# MATERIAL PROVIDED:

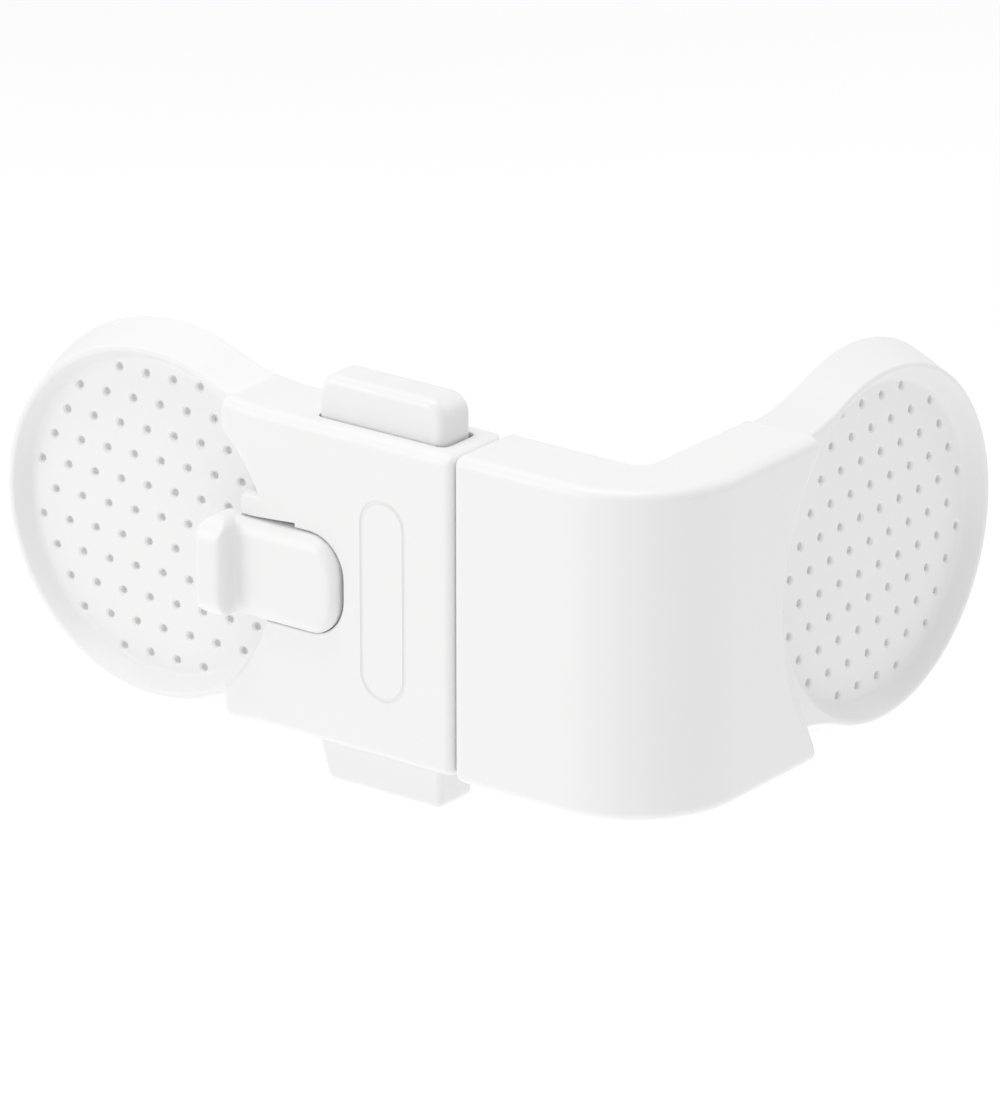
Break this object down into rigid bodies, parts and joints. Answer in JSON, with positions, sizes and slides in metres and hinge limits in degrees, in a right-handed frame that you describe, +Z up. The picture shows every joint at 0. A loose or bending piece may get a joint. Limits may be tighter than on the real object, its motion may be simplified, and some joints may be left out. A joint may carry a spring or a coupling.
{
  "type": "child safety lock",
  "caption": "Child safety lock for a cabinet corner: an L-shaped strike arm plugs into a latch housing with squeeze buttons and a thumb slider, both on round adhesive pads.",
  "frame": {"origin": "middle of the housing's adhesive face, which sticks to the cabinet's side", "axes": "+X along the cabinet's side toward its front corner, +Y out of the adhesive face into the cabinet, +Z up"},
  "size_m": [0.1061, 0.0818, 0.052],
  "materials": {
    "white_plastic": "gloss",
    "acetal": "satin",
    "steel": "zinc plated",
    "foam_tape": "matte"
  },
  "bodies": {
    "housing": {"lock_housing": "white_plastic", "housing_back_cover": "white_plastic", "housing_cover_screw_1": "steel", "housing_cover_screw_2": "steel", "housing_cover_screw_3": "steel", "housing_tape": "foam_tape", "top_latch_arm": "acetal", "top_latch_screw": "steel", "top_button_spring": "steel", "bottom_latch_arm": "acetal", "bottom_latch_screw": "steel", "bottom_button_spring": "steel"},
    "top_button": {"top_button": "white_plastic"},
    "bottom_button": {"bottom_button": "white_plastic"},
    "slider": {"thumb_slider": "white_plastic", "lock_plate": "acetal", "slider_screw": "steel"},
    "arm": {"strike_arm": "white_plastic", "arm_inner_cover": "white_plastic", "arm_cover_screw_1": "steel", "arm_cover_screw_2": "steel", "arm_cover_screw_3": "steel", "arm_cover_screw_4": "steel", "strike_fork": "acetal", "fork_screw_1": "steel", "fork_screw_2": "steel", "arm_tape": "foam_tape"}
  },
  "joints": [
    {"name": "top_button_press", "type": "slide", "parent": "housing", "child": "top_button", "axis": [0, 0, -1], "range_m": [0, 0.0026], "stiffness_N_per_m": 600, "springref_m": -0.001, "deforming": ["top_button_spring", "top_latch_arm"]},
    {"name": "bottom_button_press", "type": "slide", "parent": "housing", "child": "bottom_button", "axis": [0, 0, 1], "range_m": [0, 0.0026], "stiffness_N_per_m": 600, "springref_m": -0.001, "deforming": ["bottom_button_spring", "bottom_latch_arm"]},
    {"name": "lock_slide", "type": "slide", "parent": "housing", "child": "slider", "axis": [-1, 0, 0], "range_m": [0, 0.005]},
    {"name": "arm_release", "type": "slide", "parent": "housing", "child": "arm", "axis": [1, 0, 0], "range_m": [0, 0.02]}
  ]
}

# OBJECTIVE:
Find the word "frame" and list each line it appears in.

# OUTPUT BELOW:
Break this object down into rigid bodies, parts and joints. Answer in JSON, with positions, sizes and slides in metres and hinge limits in degrees, in a right-handed frame that you describe, +Z up. The picture shows every joint at 0. A loose or bending piece may get a joint. Limits may be tighter than on the real object, its motion may be simplified, and some joints may be left out. A joint may carry a spring or a coupling.
  "frame": {"origin": "middle of the housing's adhesive face, which sticks to the cabinet's side", "axes": "+X along the cabinet's side toward its front corner, +Y out of the adhesive face into the cabinet, +Z up"},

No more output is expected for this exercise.